People have been predicting this for years. The smug promoters of paper printing have been saying just as loudly for years that it hasn’t happened yet, so all the doomsayers are wrong.
There is a third option, and it’s one I’ve been promoting for years; newspapers will disappear, eventually, but not in the next year, or the next decade. Someone in this article states 30 years. No, not even that soon. But I do predict that newspapers will be extinct for all practical purposes within 60 years. We’ll probably have national newspapers and that’s it. USA Today, The Wall Street Journal and The New York Times will be our only remaining printed newspapers. In English, that is. There’ll probably be a national newspaper in Spanish as well.
It was worse: when the Times first split the comics, they included some silly language at the top of both sections to the effect that this was an improvement.
To his everlasting credit, when I pointed this out to late lamented Times editor John Carroll, he promised to remove it. The offending language was gone next time.
The real comics disappeared then returned on the
front of the Current (or Opinion) section. When seeing
those “comics” on the front of the Current section, I think I tossed that part for two weeks before I realized that I was not trashing the comics, but the redesigned Current section.
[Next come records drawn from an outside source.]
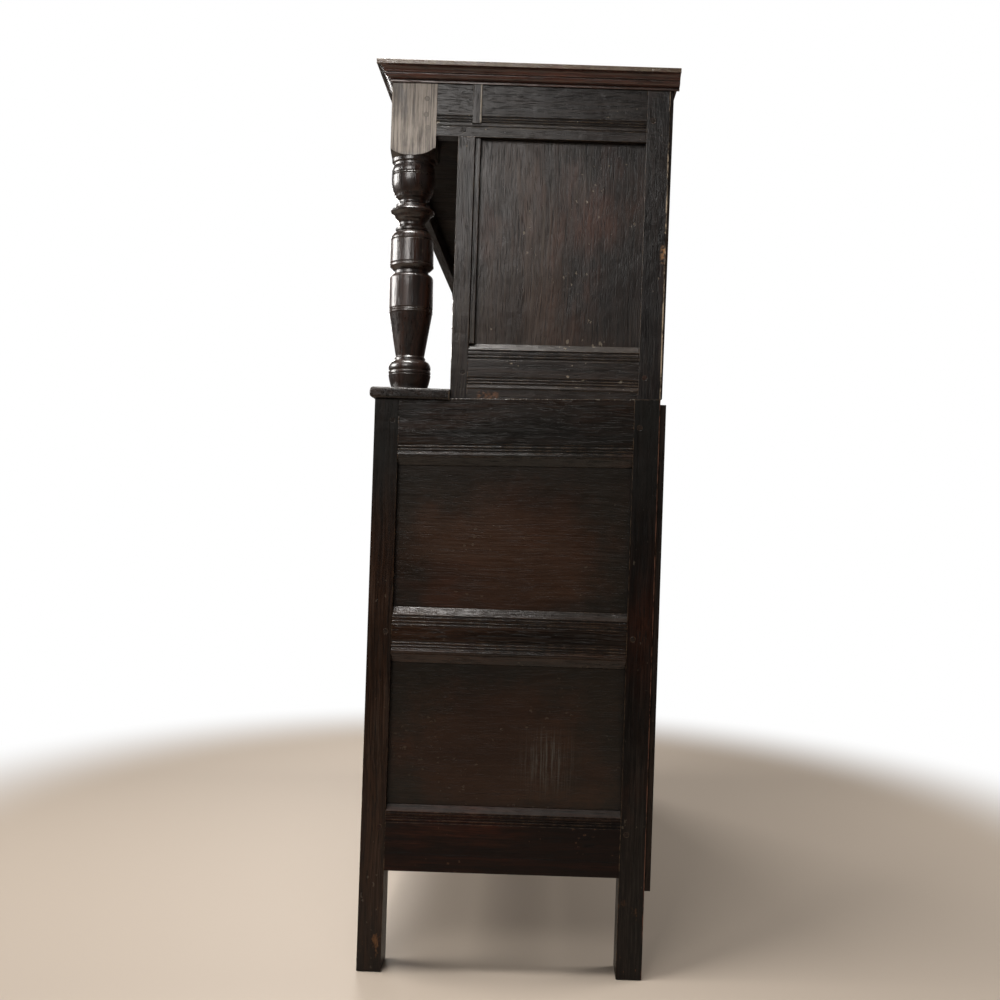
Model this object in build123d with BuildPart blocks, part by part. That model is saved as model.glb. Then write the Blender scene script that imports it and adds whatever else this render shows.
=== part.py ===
"""Court cupboard of joined oak, in millimetres: +X to the right, +Y to the back, +Z up.

The origin is on the floor, under the middle of the cupboard's bounding box. The base stands on
its four posts and holds three drawers over two doors; the upper stage is set back behind a ledge,
with two doors, and its frieze is carried at the front corners by two turned pillars.
"""

import os
from math import sqrt

from build123d import *

# Driving dimensions of the whole cupboard
case_length = 1420.0  # over the base posts
case_depth = 518.0  # front face of the base to the back of its posts
overall_height = 1650.0
base_height = 1042.0  # floor to the top of the base's frame
stage_inset = 6.0  # the upper stage's sides stand in from the base's
recess = 135.0  # the upper stage's front stands back from the base's
frame_thickness = 26.0  # side rails
front_thickness = 24.0  # front rails, muntins and doors
fit_gap = 1.5  # round a door or a drawer front
knob_reach = 30.0
foot_chamfer = 2.0

# Posts
post_width = 62.0  # seen from the front
front_post_depth = 44.0  # seen from the side
back_post_depth = 47.0
upper_post_width = 50.0
upper_post_depth = 42.0
end_stile_width = 96.0
end_stile_depth = 30.5
upper_depth = 519.0  # front face of the base to the back of the upper posts

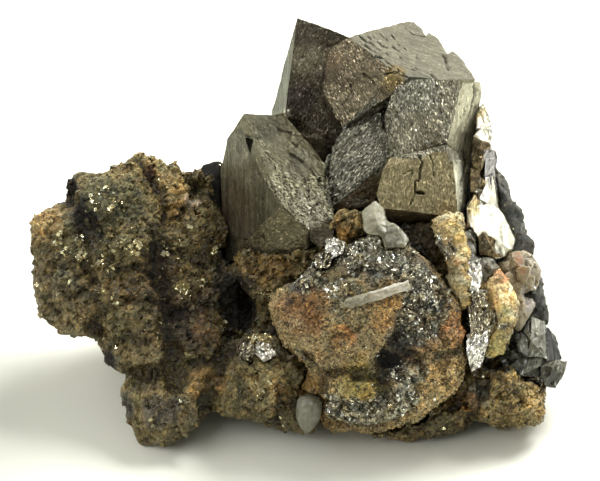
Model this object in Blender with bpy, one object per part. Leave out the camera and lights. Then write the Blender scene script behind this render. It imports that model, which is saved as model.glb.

The Comics section has more news compared to the Current section anyway. I would drop the Times if others in the house would just let go of it.
Yow, I wouldn’t mind the Comics scavenger hunt, so much, but when I do find it, I’m invariably disappointed. What kind of newspaper carries more comics on the weekdays than the weekends? If they’re gonna fill a page and a half with black and white comics every day, why can’t they spring for a decent selection of Sunday comics!? Argh.